Alessandro Michele in at Valentino. Dries Van Noten Out At His Own Label. Is Fashion Entering a Vibe Shift?

Looking back at the last century, we can identify these fashion vibe shifts—a term coined in 2022 by Sean Monahan, a trend forecaster—as special moments where the view of a designer or a group of designers aligns perfectly with the preoccupations of society and culture at large. Think Mary Quant’s miniskirts and hot pants in the 1960s as young people rebelled against the status quo or Claude Montana’s power suits as women entered the workforce en masse in the 1980s. The industry last experienced such a change almost a decade ago, when Michele showed his first Gucci collection for the fall 2015 menswear season, followed by Demna’s debut at Balenciaga the following year. Both designers were relative unknowns at the time. Michele had spent 13 years at the Italian brand, working his way up to become head of accessories, when he was famously asked to put together a menswear collection in five days after Gucci’s creative director, Frida Giannini, departed her post earlier than planned.
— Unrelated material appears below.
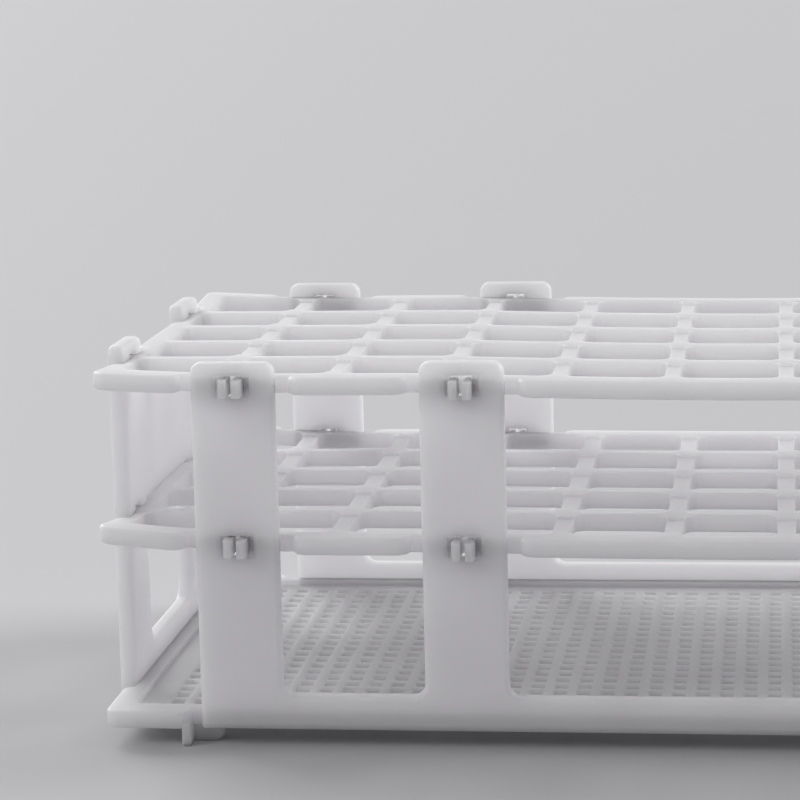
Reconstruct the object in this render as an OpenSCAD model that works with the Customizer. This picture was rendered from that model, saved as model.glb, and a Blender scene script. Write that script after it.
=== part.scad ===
// Knock-down test tube rack: three moulded tiers held in four upright panels
// by split snap nibs. X runs along the rack, Y across it, Z up. The origin is
// at the middle of the rack, on the surface that its feet stand on.

/* [Cells] */
// Number of tube cells along the rack
columns = 12; // [9:1:16]
// Number of tube cells across the rack
rows = 5; // [4:1:8]
// Distance between the centres of neighbouring cells
cell_pitch = 19.5; // [17:0.5:26]
// Width of the bars that run along the rack between rows of cells
bar_w = 2.6; // [1.6:0.1:4]
// Width of the webs that cross the top tier between columns of cells
top_web_w = 2.6; // [1.6:0.1:4]
// Width of the webs that cross the middle tier between columns of cells
middle_web_w = 3.2; // [1.6:0.1:4]
// Corner radius of a cell
cell_corner_r = 2.2; // [0.5:0.1:4]
// Depth of the webs' tops below the bars' tops
web_recess = 0.5; // [0.2:0.1:1.2]

/* [Tiers] */
// Thickness of the top and middle tiers
tier_t = 3.1; // [2:0.1:5]
// Height of the middle tier's underside above the base tray's underside
middle_tier_z = 31.3; // [20:0.1:40]
// Height of the top tier's underside above the base tray's underside
top_tier_z = 59.4; // [50:0.1:80]
// Plate beyond the cell grid at each end, up to the end panel
end_margin = 0.8; // [0.4:0.1:6]
// Plate beyond the cell grid at each side, up to the long panel
side_margin = 1.55; // [0.4:0.05:6]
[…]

The resulting collection of silk pussy-bow blouses and fur-lined mules, modeled by androgynous-looking men with long hair, kicked off the trend of genderless fashion that became one of the defining characteristics of 2010s style. Demna—who back then went by his full name, Demna Gvasalia—was the leader of a collective of designers responsible for Vetements, whose conceptual rethinking of everyday garments and dramatic silhouettes sent a jolt of electricity throughout the industry. Vetements had three collections to its name when Kering tapped the designer and both legitimized and amplified his anarchic point of view. Demna added new words like pantaboots to our vocabulary, a neverending supply of ironic logos emblazoned across clothes and accessories, and the idea that a jacket can never be too oversized nor its shoulders too wide.

Looking back, we can describe the moment as the beginning of an auteur era, where new ideas introduced by outsiders completely changed the way people—all people, beyond the fashion cognoscenti—dressed, as their clothes made their way not only to mass retail stores but also became embedded in the identity politics of our time. Most importantly, they opened up the discussion about the meaning of clothes themselves, exploding gender and class signifiers as a way to break with society’s expectations.